How long does ecommerce SEO take to show results? Most UK online stores see measurable organic traffic movement within 60 to 120 days of implementing a structured checklist, though competitive categories and larger catalogues can take six months or more to show full impact.

What is the most important SEO factor for ecommerce sites? Site structure and crawlability sit at the foundation. If Google cannot efficiently discover and index category and product pages, no amount of content or link work will produce results. Start there before optimising individual pages.

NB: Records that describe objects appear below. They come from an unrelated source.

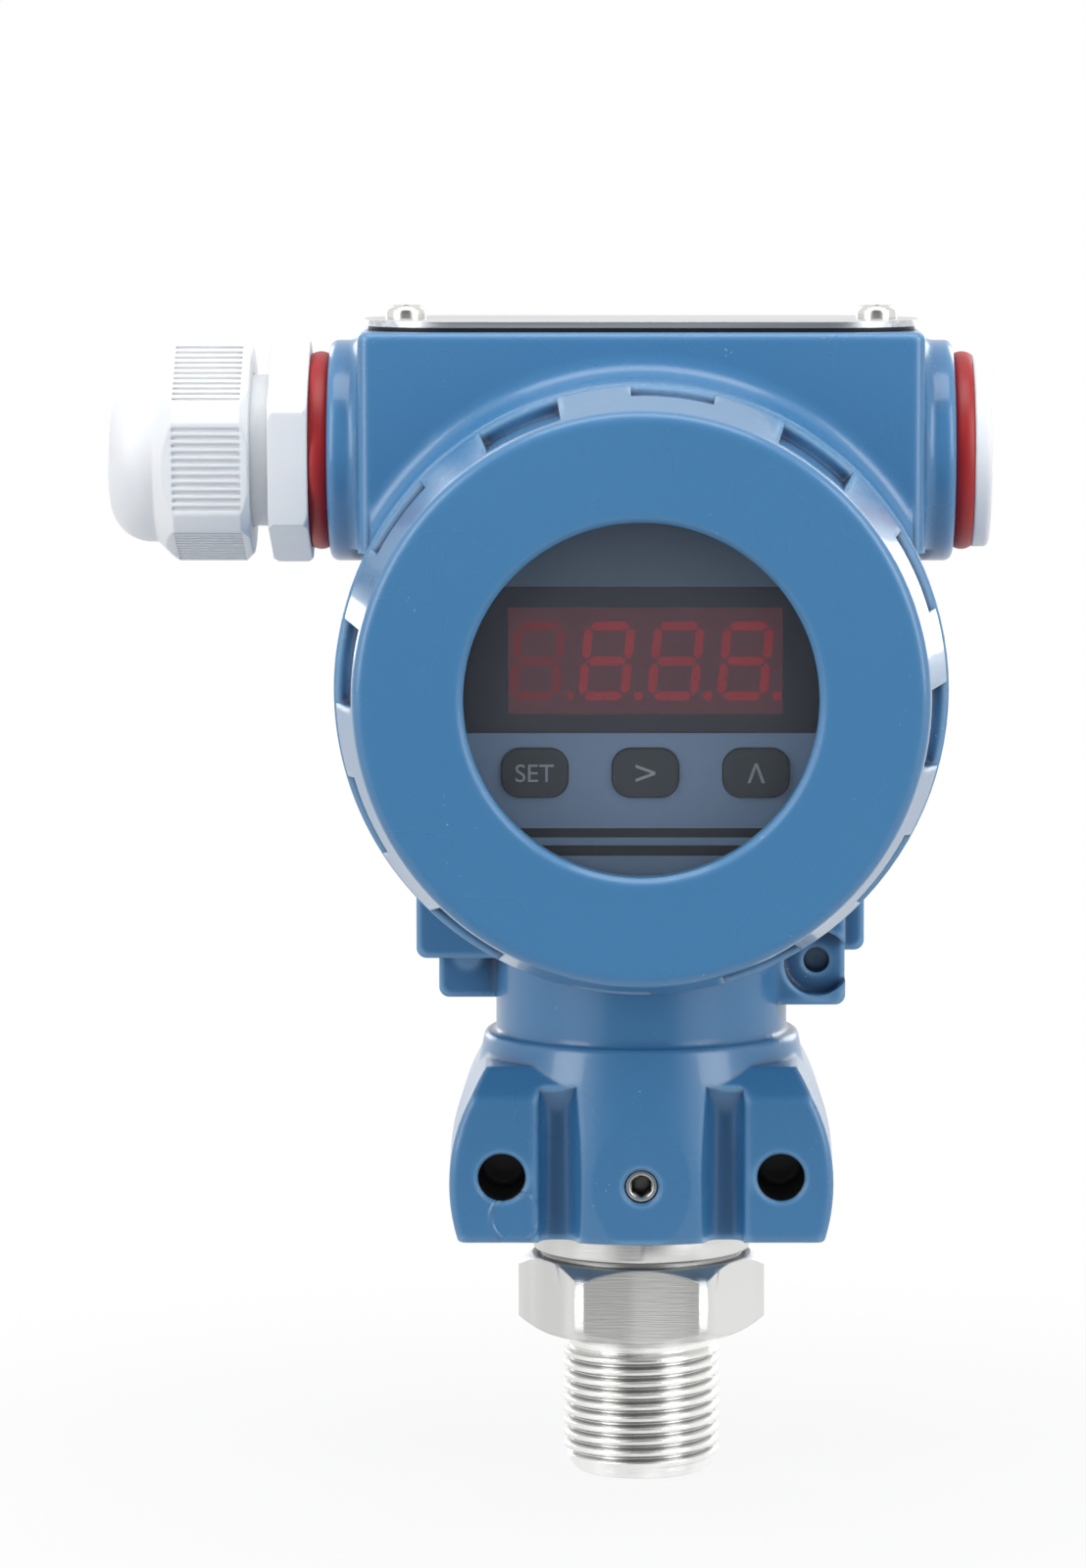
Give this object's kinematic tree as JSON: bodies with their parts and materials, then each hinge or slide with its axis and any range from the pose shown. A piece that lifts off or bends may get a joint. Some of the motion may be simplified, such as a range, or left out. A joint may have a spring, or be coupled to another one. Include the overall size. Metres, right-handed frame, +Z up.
{
  "type": "pressure transmitter",
  "caption": "Process pressure transmitter: cast two-chamber housing with screw covers, numeric display and keys, cable gland, blanking plug and threaded process connection.",
  "frame": {"origin": "mouth of the pressure port, on the axis of the process thread", "axes": "+Z up, against the way the process thread screws in; the window faces -Y; the cable gland points to -X"},
  "size_m": [0.1113, 0.093, 0.1495],
  "materials": {
    "blue_enamel": "glossy enamel on a casting",
    "stainless_steel": "turned and brushed",
    "bright_steel": "plated fastener",
    "window_glass": "polished",
    "black_rubber": "moulded",
    "key_rubber": "moulded",
    "red_silicone": "moulded",
    "white_nylon": "moulded",
    "display_grey": "fine texture",
    "display_filter": "dark smooth sheet",
    "led_face": "smooth",
    "red_segment": "smooth",
    "circuit_board": "lacquered laminate",
    "black_plastic": "moulded",
    "brass": "turned",
    "terminal_plastic": "moulded",
    "plate_aluminium": "anodised sheet",
    "ceramic": "fired ceramic"
  },
  "bodies": {
    "housing": {"housing": "blue_enamel", "display_panel": "display_grey", "display_filter": "display_filter", "led_display": "led_face", "digit_segments": "red_segment", "key_switches": "black_plastic", "display_board": "circuit_board", "standoffs": "brass", "display_screws": "bright_steel", "signal_board": "circuit_board", "signal_board_screws": "bright_steel", "terminal_block": "terminal_plastic", "terminal_clamps": "bright_steel", "terminal_screws": "bright_steel", "terminal_block_screws": "bright_steel", "nameplate": "plate_aluminium", "nameplate_gasket": "black_rubber", "nameplate_screws": "bright_steel", "process_connection": "stainless_steel", "sensor_cell": "ceramic", "sensor_seal": "black_rubber", "sensor_ring": "stainless_steel", "sensor_pins": "bright_steel", "lock_screw": "bright_steel", "gland_washer": "red_silicone", "gland_body": "white_nylon"},
    "front_cover_travel": {"front_cover_seal": "black_rubber"},
    "front_cover": {"front_cover": "blue_enamel", "window_glass": "window_glass", "window_gasket": "black_rubber", "window_ring": "plate_aluminium"},
    "rear_cover_travel": {"rear_cover_seal": "black_rubber"},
    "rear_cover": {"rear_cover": "blue_enamel"},
    "gland_nut_travel": {"gland_seal": "black_rubber"},
    "gland_nut": {"gland_nut": "white_nylon"},
    "plug_travel": {"plug_washer": "red_silicone"},
    "plug": {"plug": "white_nylon"},
    "key_set": {"key_set": "key_rubber"},
    "key_shift": {"key_shift": "key_rubber"},
    "key_up": {"key_up": "key_rubber"}
  },
  "joints": [
    {"name": "front_cover_slide", "type": "slide", "parent": "housing", "child": "front_cover_travel", "axis": [0, -1, 0], "range_m": [0, 0.009]},
    {"name": "front_cover_turn", "type": "hinge", "parent": "front_cover_travel", "child": "front_cover", "pos_m": [0, 0, 0.1035], "axis": [0, -1, 0], "range_deg": [0, 2160]},
    {"name": "rear_cover_slide", "type": "slide", "parent": "housing", "child": "rear_cover_travel", "axis": [0, 1, 0], "range_m": [0, 0.009]},
    {"name": "rear_cover_turn", "type": "hinge", "parent": "rear_cover_travel", "child": "rear_cover", "pos_m": [0, 0, 0.1035], "axis": [0, 1, 0], "range_deg": [0, 2160]},
    {"name": "gland_nut_slide", "type": "slide", "parent": "housing", "child": "gland_nut_travel", "axis": [-1, 0, 0], "range_m": [0, 0.008]},
    {"name": "gland_nut_turn", "type": "hinge", "parent": "gland_nut_travel", "child": "gland_nut", "pos_m": [0, 0, 0.1311], "axis": [-1, 0, 0], "range_deg": [0, 1440]},
    {"name": "plug_slide", "type": "slide", "parent": "housing", "child": "plug_travel", "axis": [1, 0, 0], "range_m": [0, 0.0075]},
    {"name": "plug_turn", "type": "hinge", "parent": "plug_travel", "child": "plug", "pos_m": [0, 0, 0.1311], "axis": [1, 0, 0], "range_deg": [0, 1800]},
    {"name": "key_set_press", "type": "slide", "parent": "housing", "child": "key_set", "axis": [0, 1, 0], "range_m": [0, 0.0008], "stiffness_N_per_m": 600, "springref_m": -0.0004},
    {"name": "key_shift_press", "type": "slide", "parent": "housing", "child": "key_shift", "axis": [0, 1, 0], "range_m": [0, 0.0008], "stiffness_N_per_m": 600, "springref_m": -0.0004},
    {"name": "key_up_press", "type": "slide", "parent": "housing", "child": "key_up", "axis": [0, 1, 0], "range_m": [0, 0.0008], "stiffness_N_per_m": 600, "springref_m": -0.0004}
  ],
  "couplings": [
    {"joint": "front_cover_slide", "follows": "front_cover_turn", "m_per_rad": 0.00023873},
    {"joint": "rear_cover_slide", "follows": "rear_cover_turn", "m_per_rad": 0.00023873},
    {"joint": "gland_nut_turn", "follows": "gland_nut_slide", "rad_per_m": 3141.6},
    {"joint": "plug_turn", "follows": "plug_slide", "rad_per_m": 4188.8}
  ]
}
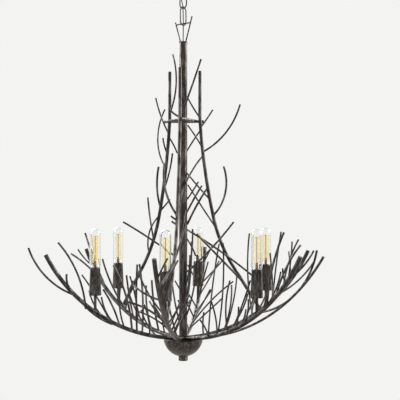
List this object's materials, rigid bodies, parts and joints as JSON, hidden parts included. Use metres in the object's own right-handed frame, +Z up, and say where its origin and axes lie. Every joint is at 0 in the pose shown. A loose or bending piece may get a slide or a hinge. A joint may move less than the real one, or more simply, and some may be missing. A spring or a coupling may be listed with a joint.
{
  "type": "tiered chandelier",
  "caption": "Twig chandelier: candle lamps on upswept arms round a slender stem with hanger rods, hung by a short chain from a domed ceiling canopy.",
  "frame": {"origin": "centre of the ceiling face: the top of the mounting strap, midway between its two box screw holes", "axes": "+Z up, +X along the first arm and along the two box screws, +Y ninety degrees from it"},
  "size_m": [0.7688, 0.6182, 0.957],
  "materials": {
    "dark_iron": "dark bronze, hand rubbed, with lighter worn edges",
    "worn_iron": "charcoal grey, satin, brushed lighter in places",
    "zinc_steel": "zinc plated, satin",
    "cord_jacket": "dark brown jacket, matt",
    "splice_cap": "moulded, matt",
    "socket_body": "dark phenolic, satin",
    "lamp_brass": "rolled brass",
    "lamp_glass": "clear glass",
    "lamp_mount": "brown glass and wire",
    "filament": "gold-coloured wire"
  },
  "bodies": {
    "ceiling_fitting": {"canopy": "dark_iron", "mounting_strap": "zinc_steel", "canopy_nipple": "zinc_steel", "strap_locknut": "zinc_steel", "screw_collar": "dark_iron", "canopy_loop": "dark_iron"},
    "top_link": {"chain_link_top": "dark_iron"},
    "middle_link": {"chain_link_middle": "dark_iron"},
    "bottom_link": {"chain_link_bottom": "dark_iron"},
    "fixture": {"supply_cord": "cord_jacket", "crown_rods": "dark_iron", "crown_bar": "dark_iron", "stem_cap": "worn_iron", "stem": "dark_iron", "hanger_rod_1": "dark_iron", "hanger_rod_2": "dark_iron", "hanger_rod_3": "dark_iron", "brace_bar_1": "dark_iron", "brace_bar_2": "dark_iron", "brace_bar_3": "dark_iron", "hanger_twigs_1": "dark_iron", "hanger_twigs_2": "dark_iron", "hanger_twigs_3": "dark_iron", "stem_twigs": "dark_iron", "arm_1": "dark_iron", "arm_2": "dark_iron", "arm_3": "dark_iron", "arm_4": "dark_iron", "arm_5": "dark_iron", "arm_6": "dark_iron", "arm_twigs_1": "dark_iron", "arm_twigs_2": "dark_iron", "arm_twigs_3": "dark_iron", "arm_twigs_4": "dark_iron", "arm_twigs_5": "dark_iron", "arm_twigs_6": "dark_iron", "hub_plate": "dark_iron", "hub_nipple": "zinc_steel", "hub_locknut": "zinc_steel", "hub_bowl": "worn_iron", "finial": "worn_iron", "wire_splices": "splice_cap", "candle_posts": "dark_iron", "candle_cup_1": "worn_iron", "candle_cup_2": "worn_iron", "candle_cup_3": "worn_iron", "candle_cup_4": "worn_iron", "candle_cup_5": "worn_iron", "candle_cup_6": "worn_iron", "lamp_sockets": "socket_body", "lamp_shells": "lamp_brass", "lamp_glasses": "lamp_glass", "lamp_mounts": "lamp_mount", "lamp_filaments": "filament"}
  },
  "joints": [
    {"name": "top_link_swing", "type": "hinge", "parent": "ceiling_fitting", "child": "top_link", "pos_m": [0, 0, -0.058], "axis": [1, 0, 0], "range_deg": [-25, 25], "deforming": ["supply_cord"]},
    {"name": "middle_link_swing", "type": "hinge", "parent": "top_link", "child": "middle_link", "pos_m": [0, 0, -0.0969], "axis": [0, 1, 0], "range_deg": [-25, 25], "deforming": ["supply_cord"]},
    {"name": "bottom_link_swing", "type": "hinge", "parent": "middle_link", "child": "bottom_link", "pos_m": [0, 0, -0.1362], "axis": [1, 0, 0], "range_deg": [-25, 25], "deforming": ["supply_cord"]},
    {"name": "fixture_swing", "type": "hinge", "parent": "bottom_link", "child": "fixture", "pos_m": [0, 0, -0.1755], "axis": [0, 1, 0], "range_deg": [-15, 15], "deforming": ["supply_cord"]}
  ]
}
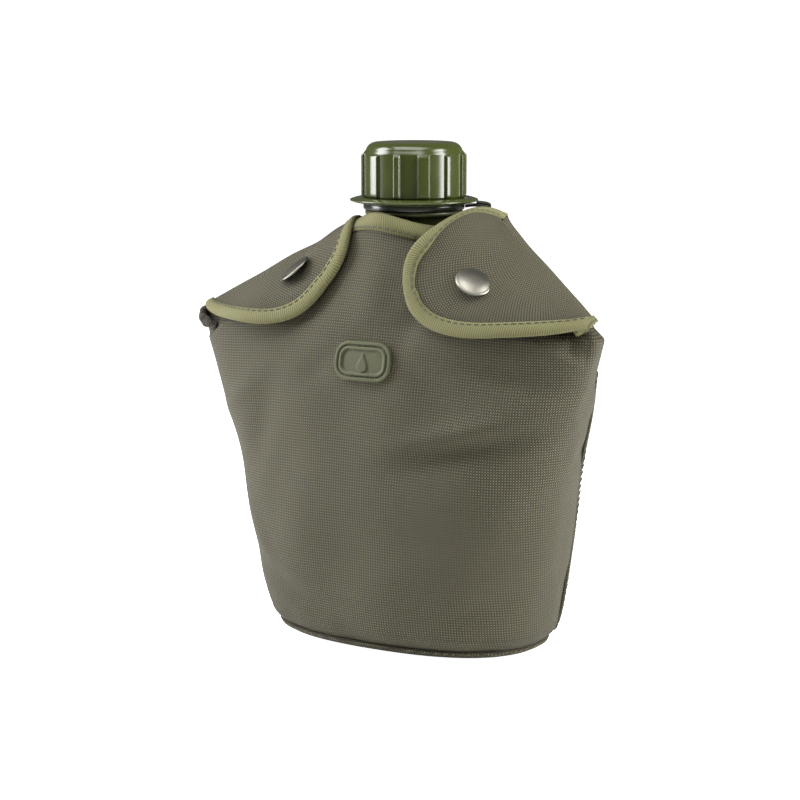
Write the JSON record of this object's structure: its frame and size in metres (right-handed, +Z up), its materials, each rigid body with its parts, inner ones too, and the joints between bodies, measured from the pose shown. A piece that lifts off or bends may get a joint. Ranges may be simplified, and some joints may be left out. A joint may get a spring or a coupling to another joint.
{
  "type": "canteen",
  "caption": "Flat-sided water canteen: screw-capped bottle on a retaining strap, in a lined fabric cover with two snap-fastened shoulder flaps and rear belt loops.",
  "frame": {"origin": "middle of the bottom face it stands on", "axes": "+Z up along the neck, front with the patch towards -Y, +X to the right seen from the front"},
  "size_m": [0.1868, 0.0887, 0.208],
  "materials": {
    "bottle_plastic": "semi-gloss moulded",
    "strap_plastic": "glossy moulded",
    "cap_plastic": "glossy moulded",
    "gasket_rubber": "matt",
    "cover_cloth": "coarse plain weave",
    "binding_tape": "ribbed tape",
    "pile_lining": "napped pile",
    "snap_metal": "antiqued",
    "patch_rubber": "moulded",
    "loop_webbing": "woven webbing"
  },
  "bodies": {
    "body": {"bottle_body": "bottle_plastic", "neck_strap_ring": "strap_plastic", "retaining_strap": "strap_plastic", "front_panel": "cover_cloth", "back_panel": "cover_cloth", "base_panel": "cover_cloth", "base_welt": "binding_tape", "front_lining": "pile_lining", "back_lining": "pile_lining", "front_neck_tape": "binding_tape", "back_neck_tape": "binding_tape", "left_side_tape": "cover_cloth", "right_side_tape": "cover_cloth", "left_snap_stud": "snap_metal", "right_snap_stud": "snap_metal", "front_patch": "patch_rubber", "left_belt_loop": "loop_webbing", "right_belt_loop": "loop_webbing"},
    "cap_ring": {"cap_strap_ring": "cap_plastic"},
    "cap": {"cap_shell": "cap_plastic", "cap_gasket": "gasket_rubber"},
    "left_flap": {"left_flap": "cover_cloth", "left_flap_tape": "binding_tape", "left_snap_cap": "snap_metal", "left_snap_socket": "snap_metal"},
    "right_flap": {"right_flap": "cover_cloth", "right_flap_tape": "binding_tape", "right_snap_cap": "snap_metal", "right_snap_socket": "snap_metal"}
  },
  "joints": [
    {"name": "cap_lift", "type": "slide", "parent": "body", "child": "cap_ring", "axis": [0, 0, 1], "range_m": [0, 0.0227], "deforming": ["retaining_strap"]},
    {"name": "cap_turn", "type": "hinge", "parent": "cap_ring", "child": "cap", "pos_m": [0, 0, 0.19], "axis": [0, 0, 1], "range_deg": [0, 1620]},
    {"name": "left_flap_open", "type": "hinge", "parent": "body", "child": "left_flap", "pos_m": [-0.0924, -0.01812, 0.13838], "axis": [-0.7623, -0.4284, -0.4851], "range_deg": [0, 150]},
    {"name": "right_flap_open", "type": "hinge", "parent": "body", "child": "right_flap", "pos_m": [0.0924, -0.01812, 0.13838], "axis": [-0.7623, 0.4284, 0.4851], "range_deg": [0, 150]}
  ],
  "couplings": [
    {"joint": "cap_lift", "follows": "cap_turn", "m_per_rad": 0.00079577}
  ]
}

Do I need structured data for my ecommerce store? Yes. Product structured data makes pages eligible for rich results including price, availability, and review stars in Google Search, which improves click-through rates for the same ranking position. It is free to implement and applies to all major UK e-commerce platforms.

What is the best SEO platform for UK ecommerce stores? Shopify and WooCommerce both rank well with correct configuration. Shopify is easier to maintain for non-technical teams. WooCommerce offers more control at the expense of manual plugin management. Platform choice matters less than how well either is configured.

Final Thoughts

After working through ecommerce seo checklist audits for UK stores across fashion, homewares, and specialist retail, the pattern is consistent. The biggest gains come from the same three places: fixing category pages that were treated as product grids, adding Product schema that was never implemented, and flattening the faceted navigation that was quietly filling the index with hundreds of thin, competing URLs.

If you are starting from scratch or building a new store and want to understand what the full online trading setup looks like before the SEO layer, the UK Government’s guide to setting up a business covers the regulatory and structural requirements that sit beneath everything else.

Sort the architecture first, then the category content, then the product pages. Everything else builds on top of those three.